Revenues for the year ending 31 December 2011 will remain broadly in line with original estimates.
The losses have been caused by unexpected contractual difficulties that have been experienced on a small number of projects, it said. It has made management changes to enhance the efficiency and effectiveness of its supply chain.
Billington's framework contracts have also experienced a slowdown in the second half of the year although an upturn is currently anticipated in 2012.
Apart from these contractual issues, the directors said that they believe the business continues to perform well in the current depressed market; the new business pipeline appears robust although margins continue to be under pressure. Subsidiary companies and trading divisions - easi-edge, hoard-it, and Tubecon - are trading well, according to Billington.

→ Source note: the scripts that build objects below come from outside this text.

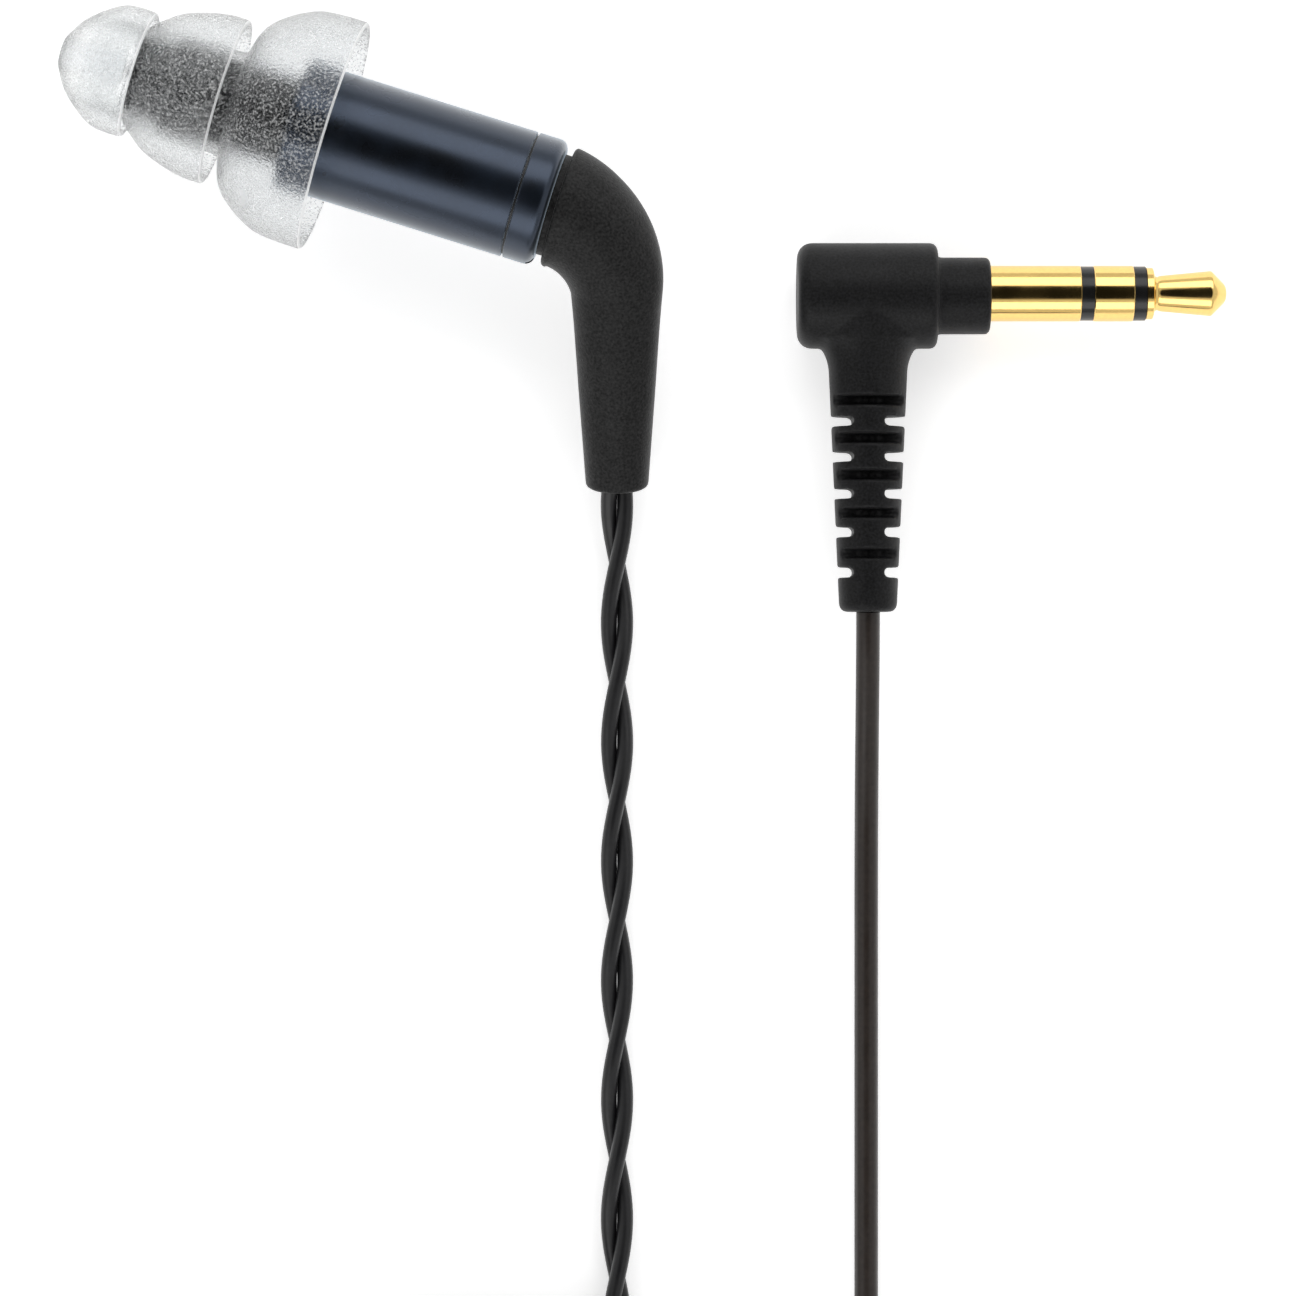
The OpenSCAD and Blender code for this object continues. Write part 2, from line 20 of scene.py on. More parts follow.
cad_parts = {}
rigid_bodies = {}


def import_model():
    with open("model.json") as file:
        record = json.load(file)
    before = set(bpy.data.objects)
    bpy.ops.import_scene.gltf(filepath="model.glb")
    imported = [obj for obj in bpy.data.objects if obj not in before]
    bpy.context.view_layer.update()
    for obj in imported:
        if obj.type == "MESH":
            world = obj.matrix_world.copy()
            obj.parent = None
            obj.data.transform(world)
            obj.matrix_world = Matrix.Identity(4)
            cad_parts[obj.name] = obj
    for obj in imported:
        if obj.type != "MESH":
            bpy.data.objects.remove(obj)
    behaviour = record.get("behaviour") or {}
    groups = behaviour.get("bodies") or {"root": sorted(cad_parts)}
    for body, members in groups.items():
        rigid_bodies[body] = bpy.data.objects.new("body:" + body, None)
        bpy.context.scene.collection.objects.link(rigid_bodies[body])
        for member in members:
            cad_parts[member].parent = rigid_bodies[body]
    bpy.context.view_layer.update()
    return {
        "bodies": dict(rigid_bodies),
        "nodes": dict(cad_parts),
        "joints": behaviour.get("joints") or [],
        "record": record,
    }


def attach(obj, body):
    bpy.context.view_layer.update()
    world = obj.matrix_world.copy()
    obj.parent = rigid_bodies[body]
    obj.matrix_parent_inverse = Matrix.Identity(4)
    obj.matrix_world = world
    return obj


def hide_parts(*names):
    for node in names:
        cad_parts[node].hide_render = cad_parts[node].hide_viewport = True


MM = 0.001
log = logging.getLogger("earphones")
Colour = tuple[float, float, float]
Profile = list[tuple[float, float]]
Route = list[tuple[float, float, float]]


# ---------------------------------------------------------------- finishes


# The grey values of a noise that count as low and as high.
NOISE_SPAN = (0.3, 0.7)
FROST_SPAN = (0.46, 0.66)
# The least roughness of any finish, and the size of the patches that handling has polished.
SMOOTHEST = 0.02
HANDLED_MM = 2.2
# The scale along Z that draws a noise out into lathe marks.
LATHE_STRETCH = 0.06


class Grain(Enum):
    """The surface texture that a finish carries."""

    SATIN = "satin"
    WRINKLE = "wrinkle"
    TURNED = "turned"
    WEAVE = "weave"


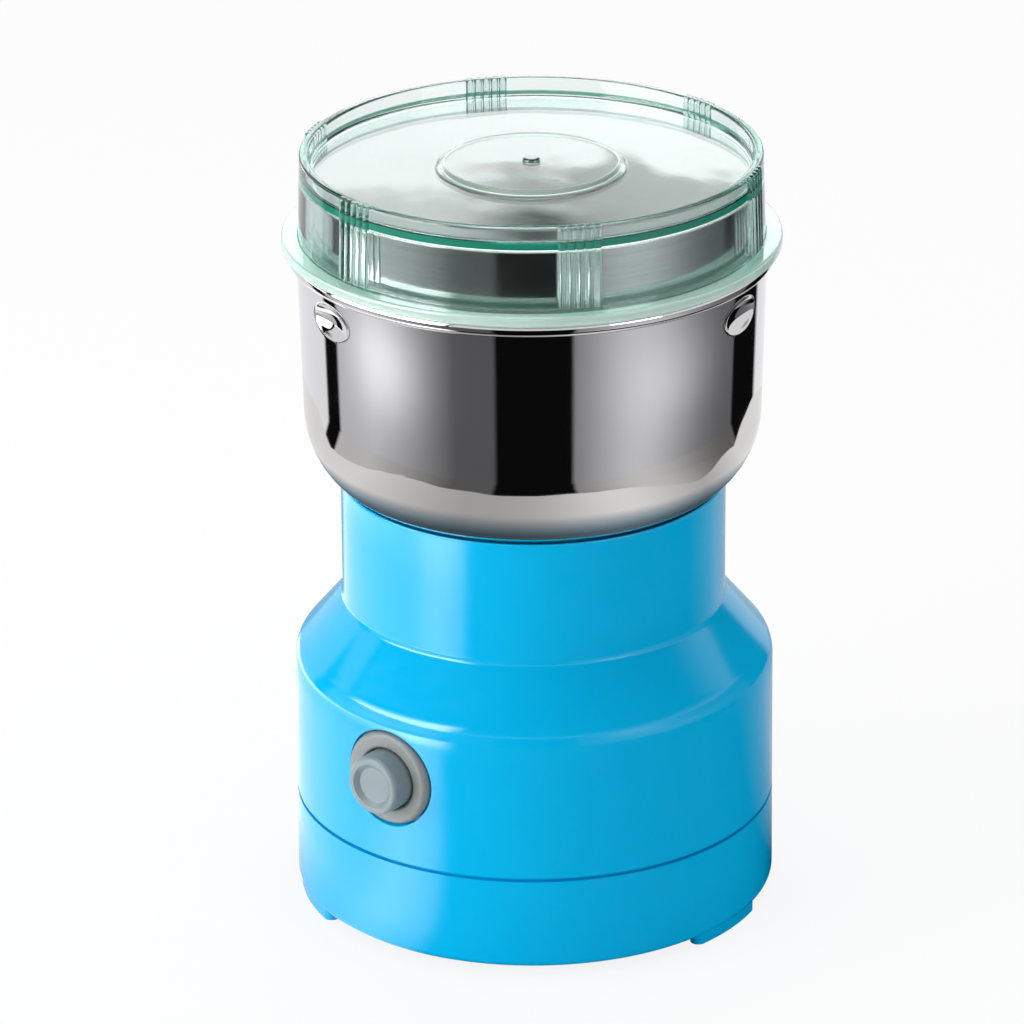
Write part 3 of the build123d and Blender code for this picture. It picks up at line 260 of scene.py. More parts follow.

A focus on costs has resulted in the closure of its Bristol office. Some production staff were made redundant in October 2011. The redundancy cost incurred over the current year is approximately £400,000 with an expected annual saving of approximately £1.5m. Cost savings have also been made following redundancies and reorganisation at senior management level.
Billington Holdings chief executive Steve Fareham said: “The trading update is disappointing, but has been caused by isolated issues in a small number of contracts and we have acted to reduce the risk of any recurrences.
"Our new business pipeline is encouraging and gives us confidence about our performance in 2012."